Первые фото были прикладными. Затем был цикл ранних портретов. И небольшой цикл фотографических экспериментов, связанных с самой технологией получения изображения. Некоторые портреты Степановой имеют следы ретуши, ослабления или усиления изображения. Иногда неожиданно получалась соляризация. В 1924 году Родченко сделал несколько экспериментов с двойной экспозицией. Две фазы поворота головы Степановой. Двойной портрет друга, живописца Александра Шевченко. Двойная экспозиция подчеркивала прозрачность и тонкость фотоизображения. Возникла аналогия с техникой кинематографического наплыва — проекционного монтажа. И хотя изобразительные возможности этого приема были безграничны, Родченко почти не пользовался им, предпочитая монтаж открытый — с помощью ножниц и клея. А может быть, считая, что такой прием не работает на выявление подлинной оптической и конструктивной сущности фотографии. Вскоре его увлекли ракурсные фотографии и крупные планы, которые действительно можно считать беспредметными фотографиями.
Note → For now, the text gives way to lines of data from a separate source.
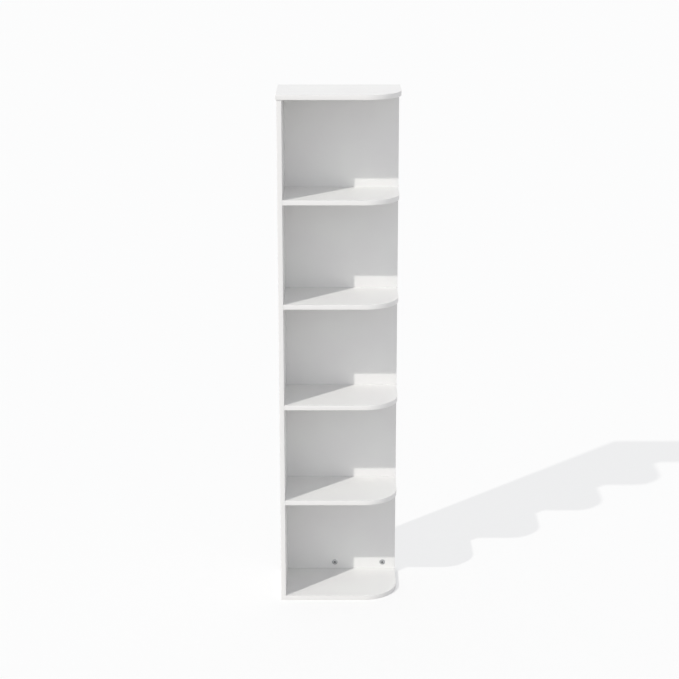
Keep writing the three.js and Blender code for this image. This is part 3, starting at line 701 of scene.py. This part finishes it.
def make_floor():
    """A flat pale disc: round rings of points whose radii grow as the square of their number. To the camera most
    of its brightness is the plain backdrop's, and the rest takes the light and the shadows, more of it close to
    the unit. It lights the unit as a pale grey floor does."""
    material = bpy.data.materials.new("studio_floor_matt_white_paint")
    tree = empty_tree(material)
    paint = add(tree, "ShaderNodeBsdfDiffuse", {"Color": linear(FLOOR_PAINT)})
    bounce = add(tree, "ShaderNodeBsdfDiffuse", {"Color": linear(FLOOR_BOUNCE)})
    plain = add(tree, "ShaderNodeEmission", {"Color": linear(BACKDROP_COLOUR), "Strength": BACKDROP_STRENGTH})
    openness = add(tree, "ShaderNodeAmbientOcclusion", {"Distance": FLOOR_CONTACT}, "AO", samples=OPENNESS_RAYS)
    shares = {**OPENNESS, "To Min": FLOOR_CONTACT_SHARE, "To Max": FLOOR_PLAIN_SHARE}
    share = add(tree, "ShaderNodeMapRange", {"Value": openness, **shares})
    seen = add(tree, "ShaderNodeMixShader", {0: share, 1: paint, 2: plain})
    add(tree, "ShaderNodeOutputMaterial", {"Surface": seen_or_lit(tree, seen, bounce)})
    radii = FLOOR_RADIUS * np.linspace(0, 1, FLOOR_RINGS) ** 2 + FLOOR_MIDDLE
    x, y = radii[:, None] * np.cos(TURN_ANGLES), radii[:, None] * np.sin(TURN_ANGLES)
    vertices = np.stack([x, y, np.zeros_like(x)], -1).reshape(-1, 3)
    faces = list(grid_faces(FLOOR_RINGS, TURN_STEPS)) + [range(TURN_STEPS)]
    floor = put_in_scene("studio_floor", vertices, faces, [material])


def make_light():
    """One far key lamp, and a soft white surrounding light that is weaker overhead than from the side."""
    key = bpy.data.lights.new("key_light", "SUN")
    key.energy = KEY_STRENGTH
    key.color = linear(KEY_COLOUR)[:3]
    key.angle = KEY_ANGLE
    lamp = bpy.data.objects.new("key_light", key)
    lamp.rotation_euler = Vector(KEY_TRAVEL).to_track_quat("-Z", "Y").to_euler()
    bpy.context.scene.collection.objects.link(lamp)

    world = bpy.data.worlds.new("studio_surroundings")
    bpy.context.scene.world = world
    tree = empty_tree(world)
    way = add(tree, "ShaderNodeTexCoord", output="Generated")
    height = add(tree, "ShaderNodeSeparateXYZ", {"Vector": way}, "Z")
    fade = {"From Min": OVERHEAD_STARTS, "From Max": OVERHEAD_ALONE, "To Min": SIDE_FILL, "To Max": OVERHEAD_FILL}
    strength = add(tree, "ShaderNodeMapRange", {"Value": height, **fade})
    fill = add(tree, "ShaderNodeBackground", {"Color": linear(FILL_COLOUR), "Strength": strength})
    seen = add(tree, "ShaderNodeBackground", {"Color": linear(BACKDROP_COLOUR), "Strength": BACKDROP_STRENGTH})
    add(tree, "ShaderNodeOutputWorld", {"Surface": seen_or_lit(tree, seen, fill)})


def make_camera():
    """The camera at the photograph's viewing angle, tilted down and turned to neither side."""
    data = bpy.data.cameras.new("camera")
    data.sensor_width = SENSOR_WIDTH
    data.lens = FOCAL_PIXELS * SENSOR_WIDTH / FRAME_PIXELS
    data.clip_end = 2 * FLOOR_RADIUS
    camera = bpy.data.objects.new("camera", data)
    camera.location = CAMERA_PLACE
    camera.rotation_euler = (math.pi / 2 - CAMERA_PITCH, 0, 0)
    bpy.context.scene.collection.objects.link(camera)
    bpy.context.scene.camera = camera


make_floor()
make_light()
make_camera()
bpy.context.scene.view_settings.view_transform = "Standard"
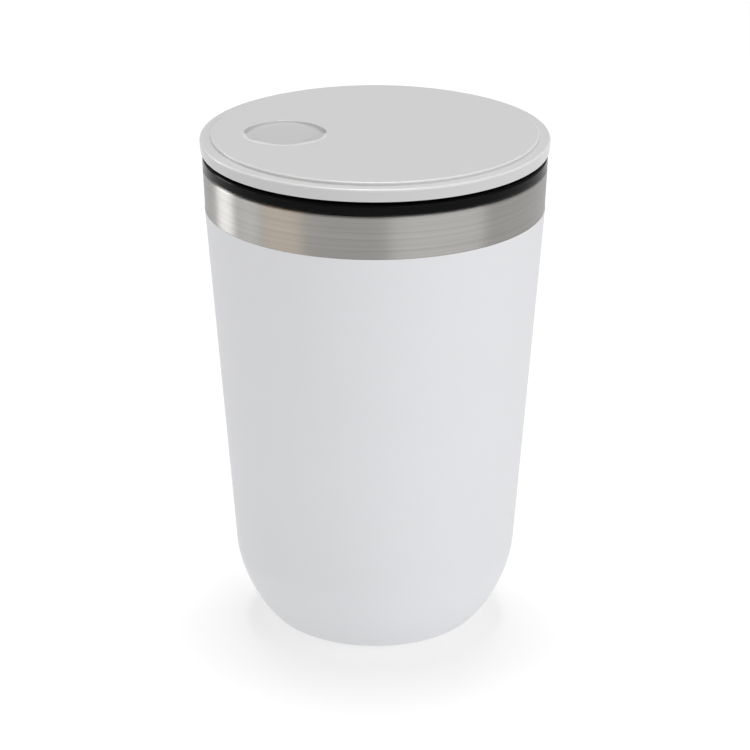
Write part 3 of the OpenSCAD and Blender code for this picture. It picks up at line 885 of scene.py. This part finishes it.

Основной состав необычных родченковских снимков представляли ракурсные фотографии зданий. В творческой автобиографии, написанной в 1935 году для профсоюза кинофотоработников, Родченко помимо указания должностей и обязанностей, проектных, полиграфических и других работ привел список важнейших фотографических циклов. В этом списке десять позиций. Под первым номером стоит «серия городских этюдов, снятых с верхней точки и в ракурсах». Дальше идут репортажные работы: Москва, Беломорский канал, пейзажи Карелии, репортажи лесозавода, завода «АМО», серия «Самозвери», спорт. Заканчивается список пунктом: «работа над разрешением портрета: Маяковский, Кулешов, Довженко, Солнцева, Мать, Е. Лемберг, Р. Лемберг, Пионерка, Комсомолец, Пионер, Комсомолка и ряд других».